What the boat tours would look like with the lights on.   This is taken from Real Journeys' website, as photography, being disruptive to the glowworms, is not permitted inside the cave


            Our tour group crab-walked through a very low entrance, and through a few hundred meters of cave passages on raised boardwalks, arriving at the glowworm pier after about ten minutes.   There, we got onto small dinghies, and were ferried further into the cave in total darkness, lit only by the lights of the glowworms themselves.   We stopped under one of the thickest clusters, sat and watched for a few minutes, and then slowly boated back to the pier.   It must be interesting learning how to navigate a boat using only worm-light; I asked one of the guides later, and she said that they follow a rope that’s been strung along the wall of the grotto, using it to pull the boats along.   All other course corrections are made by shoving off of rocks, and bumping into things.   Of course, it would be hard to get terribly lost in the grotto – the passage isn’t very long, and there isn’t another exit, at least, not one above the water.   The whole cave system itself extends through seven kilometers of known passages, many of which can only be accessed with scuba gear.    

            Since the visitable portion of the cave is so small, and the dinghies only seat 14 people, there were actually five different cave tours making their way through the passages, all with slightly staggered start times.   The guides seemed pretty deft at juggling the groups around – but the guide I was with definitely sounded like she had been giving the same glowworm spiel dozens of times a day for a few too many months.    She wasn’t bad, or unfriendly by any means – just possibly a little too burnt out on glowworms.   Or a little too burnt out on tourists; sometimes it’s hard to tell.


Saturday, April 14, 2012

Where the Waterfalls Are: Four Days on the Milford Track


            I’m back from four days on the Milford Track and two days in Milford Sound itself.   The trip was amazing, with this year’s unusually dry autumn weather persisting through the entire trip.   Planning for this trip, I was prepared to be soaking wet from the time I got off the boat at the trailhead, to the moment I arrived back in Te Anau.   However, there was only about two hours of rain while we were hiking, plus a few showers in the fjord the day after I finished the hike.   

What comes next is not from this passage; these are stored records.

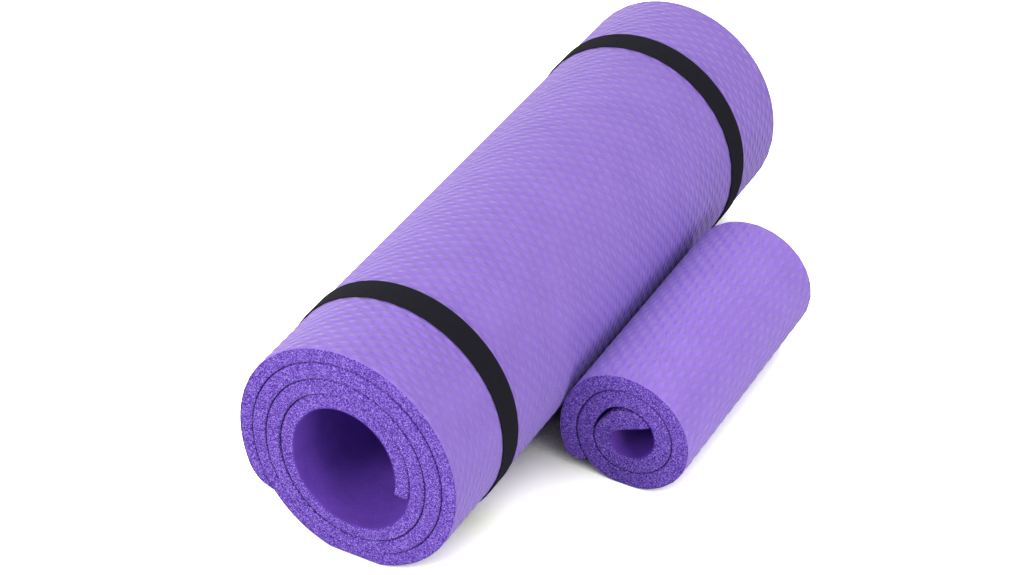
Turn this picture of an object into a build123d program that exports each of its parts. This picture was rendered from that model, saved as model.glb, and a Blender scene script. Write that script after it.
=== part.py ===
from build123d import *
import math
import os

# A rolled exercise mat, held by two elastic straps, and the small rolled knee pad sold with it.
# Frame: +Y runs along the mat roll, +X points from the mat roll to the knee pad, +Z is up.
# The origin is the middle of the flat on the underside of the mat roll, where it rests on the floor.
# All lengths are in millimetres. Angles round a roll start at +X and rise through +Z, and a
# spiral's own angle keeps counting from one turn to the next.

# Mat: one foam sheet, rolled into a spiral
MAT_LENGTH = 1830.0          # of the unrolled sheet, measured half-way between layers
MAT_WIDTH = 610.0            # along the roll
MAT_CENTRE = (0.0, 102.0)    # X and Z of the roll's middle
MAT_START = -18.5            # angle of the sheet's inner end
HOLLOW_RADIUS = 48.6         # mean radius of the sheet's inner surface where the spiral starts
HOLLOW_SHIFT = 0.6           # how far the hollow leans to -X
HOLLOW_DROOP = 3.6           # how far it hangs down
HOLLOW_SQUEEZE = 3.7         # how much taller than round it is, as a change of radius
LAYER_PITCH = 14.0           # mean spacing of the layers: 15 mm foam, rolled tight
PITCH_RIGHT = 0.7            # extra spacing on the +X side
PITCH_TOP = 1.15             # extra spacing at the top
LAYER_GAP = 0.5              # air left between one layer and the next
INNER_END_LEAN = 4.0         # the inner end is cut level, so it leans this many degrees
INNER_END_ROUND = 2.0        # radius on its corners
TAIL_LEAN = 16.0             # at the tail, the outer skin stops this many degrees early
TAIL_REACH = (12.0, 11.0)    # how far the curve of the tail's end runs along the skin, and out
TAIL_TOE_TURN = 53.0         # angle between that curve and straight out, where it meets the roll

# Knee pad: the same foam, about 610 mm long unrolled, lying beside the mat without straps
KNEE_PAD_WIDTH = 254.0       # along its roll
KNEE_PAD_CENTRE = (158.8, 58.2)
KNEE_PAD_Y = 13.0            # the middle of its roll, along Y
KNEE_CORE = 9.4              # radius of the innermost turn's inner surface
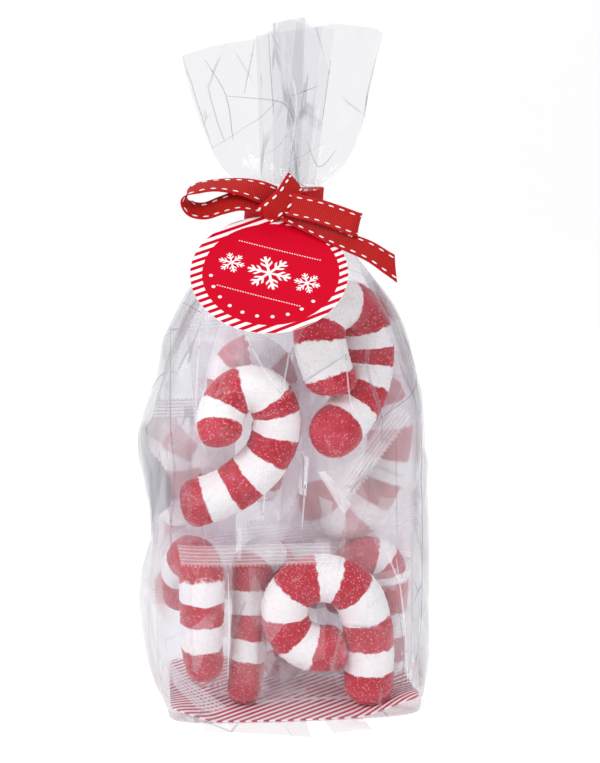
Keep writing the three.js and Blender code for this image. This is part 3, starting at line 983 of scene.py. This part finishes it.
# Each cane: points of its middle line with the rope's radius there, from the hook's end to the foot, and how
# far along it each stripe ends. The first stripe is red.
CANES = {
    "cane_upper_left": (
        [(-32.8, -37, 124.7, 9), (-32.6, -33, 129.3, 9.5), (-31.5, -29, 135.3, 9.8), (-28.4, -27, 141.3, 9.8),
         (-23.3, -26.5, 145, 9.8), (-16.5, -26.5, 145.3, 9.8), (-10.6, -26.5, 141.2, 10),
         (-7.6, -26.5, 133.3, 10.2), (-8.5, -26.5, 123.7, 10.2), (-13.7, -26.5, 113.3, 10.2),
         (-23.2, -26.5, 104.7, 10.2), (-32.6, -26.5, 99.1, 10.2), (-43.8, -26.5, 95.4, 10.2),
         (-49.3, -26.5, 94.2, 9.6)],
        [8, 17.5, 28, 41.4, 48.2, 57.6, 68.2, 79.6, 89.5, 100.8]),
    "cane_upper_right": (
        [(15.9, -30, 142.4, 10), (15.1, -29, 149.1, 10.6), (12.2, -28, 157.6, 10.8), (10.6, -27, 165.1, 11),
         (11.2, -25, 172.5, 11), (15.3, -22, 177.9, 10.8), (21.7, -18, 179.3, 10.6), (28.1, -15, 176.1, 10.6),
         (31.7, -14, 169.3, 10.8), (32.7, -14, 161, 11), (32.6, -15, 152.9, 11), (30.7, -17, 145, 11),
         (26.9, -20, 136.9, 11), (21.2, -25, 130.2, 11), (16.3, -31, 126.5, 11), (13.9, -37, 125.4, 10.4)],
        [9.2, 24.1, 31.8, 48.9, 63.2, 71.2, 79, 87.9, 98.8, 109.6]),
    "cane_swirl": (
        [(22.8, -27, 29.2, 9.6), (16.2, -27, 28.5, 10), (7.9, -27, 29.2, 10.2), (-0.5, -26.5, 33.9, 10.2),
         (-4.4, -26.5, 43.3, 10.2), (-3.1, -27, 52.6, 10.2), (3, -27, 58.8, 10.2), (11.3, -27, 60.8, 10.2),
         (20, -27, 58.7, 10.4), (26.8, -26, 52.7, 10.8), (30.4, -25.5, 44.6, 11), (32.3, -25, 34.6, 11),
         (32.9, -25, 23.9, 11), (33, -25, 12.2, 11), (32.7, -24.5, 2.6, 10.6)],
        [15.2, 24.4, 36.4, 47.4, 60.2, 68.7, 77.9, 91.8, 105.4, 116.2]),
    "cane_lower_left": (
        [(-47.7, 8, 37, 8.6), (-48.1, 7, 44.5, 9), (-48.5, 3, 53.5, 9.2), (-47.6, -4, 61.4, 9.4),
         (-45.1, -12, 67.1, 9.6), (-41.8, -20.5, 67, 9.8), (-40.3, -26.5, 61.2, 9.8), (-40.5, -27, 50.5, 9.6),
         (-40.6, -27, 38.6, 9.2), (-40.3, -26, 27.2, 8.8), (-39.1, -25, 15.6, 7.8)],
        [20.5, 34.7, 57, 65, 75.2, 86.4]),
    "cane_lower_middle": (
        [(-3.8, 4, 47.5, 8.4), (-5.7, 2, 57.3, 8.6), (-11.4, -2, 63.4, 8.8), (-16.6, -6, 61.6, 8.8),
         (-17.7, -10, 55, 8.8), (-18.4, -13, 44.5, 8.4), (-19.1, -16, 33, 8.2), (-20.6, -18, 20.7, 7.8),
         (-22.1, -19, 7, 7.4), (-22.2, -19, 1.8, 7)],
        [16, 26.6, 39, 49.6, 60.2, 69.5]),
    "cane_upper_back": (
        [(-26.4, 2, 126, 9.4), (-26.7, 2, 138.5, 9.6), (-24.4, 2, 148.3, 9.6), (-17.6, 2, 153.6, 9.6),
         (-10, 2, 151.1, 9.6), (-6.1, 2, 142, 9.6), (-5.7, 2, 129.8, 9.6), (-8.3, 3, 116, 9.6),
         (-11.8, 4, 102.1, 9.6), (-15, 4, 88.1, 9.2)],
        [0.1, 8, 17.5, 23.5, 31.5, 41, 50.5, 60.5, 71.5, 83, 97.4]),
    "cane_left_back": (
        [(-37, 18, 93, 9), (-38.6, 18, 106.3, 9.2), (-43.6, 18, 111, 9.2), (-48.2, 18, 106.1, 9.2),
         (-49.2, 18, 96.5, 9.2), (-48.3, 18.5, 86.1, 9.2), (-47, 19.5, 75, 9), (-46.5, 21, 63, 8.8)],
        [8.8, 18.4, 27.1, 33, 45.5, 58]),
    "cane_right_back": (
        [(39.5, 10, 140.5, 9.6), (43.2, 10, 130.3, 9.8), (45.9, 9, 119, 9.8), (45.0, 8, 107.2, 9.8),
         (41.3, 7, 95, 9.8), (36.0, 7, 84.3, 9.6), (28.9, 7, 77, 9.4), (20.4, 6, 77, 9.4),
         (14.3, 5, 84.5, 9.4), (12.1, 4, 95, 9.2)],
        [11, 22.4, 36.3, 46.3, 56.7, 66, 76, 86]),
    "cane_lower_right": (
        [(25.6, 5, 34, 8.8), (24.5, 4, 47.1, 9), (27.8, 2, 56.9, 9), (35, 0, 61, 9), (42.1, 0, 58.4, 9),
         (44.6, 0, 49.4, 9), (44.2, 0, 39.4, 9), (44.4, 1, 27.5, 9), (44.2, 2, 15.6, 8.8),
         (43.4, 3, 4.5, 8.4)],
        [9.3, 19.6, 35.8, 40, 45.4, 48.7, 62.6, 74.1, 86.5]),
    "cane_low_back": (
        [(16.5, 20, 31, 8.6), (14.6, 20, 41.5, 8.8), (8, 20, 47.4, 8.8), (1.4, 18, 43.8, 8.8),
         (-1.2, 14, 34, 8.8), (-2.3, 9, 23, 8.8), (-3.3, 4, 13, 8.6), (-4.3, 0, 4.5, 8.2)],
        [14, 22.5, 31, 41, 51, 60]),
}


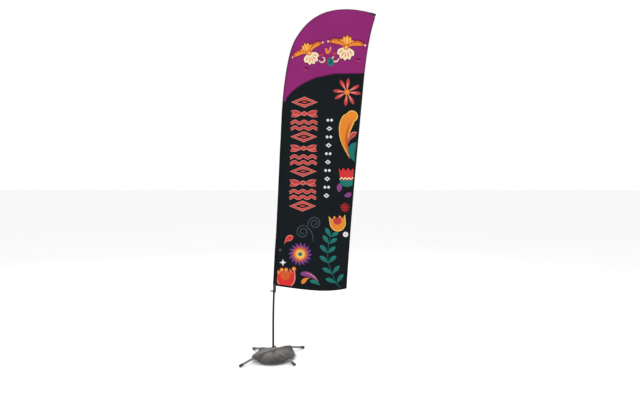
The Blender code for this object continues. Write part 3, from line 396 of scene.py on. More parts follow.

Boarding the boat at Te Anau Downs


            The Milford Track starts out with a bus ride from the DOC center in Te Anau, followed by a forty-five minute boat trip to the northern end of Lake Te Anau, where we got off with out bags, took pictures standing next to the trailhead sign, and started on our way.   The first day’s hiking, starting as it does at around 3pm, is only about three kilometers – and less for the guided hike walkers.   (They stay in fancier lodges, and don’t have to carry food, cooking gear, or sleeping bags – but the downside is that their hiking days and distances aren’t broken up as logically as the independent walkers staying in the DOC huts.)   We passed the first guided walk lodge (Glade House), sniffed wistfully at the food smells drifting from the kitchen, and continued down the track through mossy forest towards Clinton Hut, and our foil bags of freeze-dried food.   Clinton Hut is perched at the edge of a wetland area, and there is a great view of the surrounding mountains from the helicopter landing pad next to the hut.   I stashed my gear in the bunkhouse, and joined about half of the hikers for a nature walk given by the hut ranger.   One of the things he pointed out was a set of kiwi tracks nosing through the mud near the hut.   This is exciting because kiwi are still quite rare, even in places as remote as Fiordland National Park, due to pressure from introduced predators, like stoats.   The Milford Track, among other places in Fiordland, has an intensive stoat and possum trapping program, designed to keep the populations of these introduced species at a level low enough that the native birds species are still able to raise chicks without invasive mammals eating their eggs.   Pink triangular markers indicate where the traps are; they dot the trail like randomly placed trail blazes.   I asked one of the rangers how many traps there were on the trail, and she lost count somewhere north of 200 - which is already an average of about six per mile.

            That evening in the hut, I made the acquaintance of six Australian women who were hiking the trail, and ended up whole-heartedly adopting me as a dinner companion and hiking buddy.   They were brilliant, and getting to know such fantastic ladies was definitely one of the best parts about the trip. 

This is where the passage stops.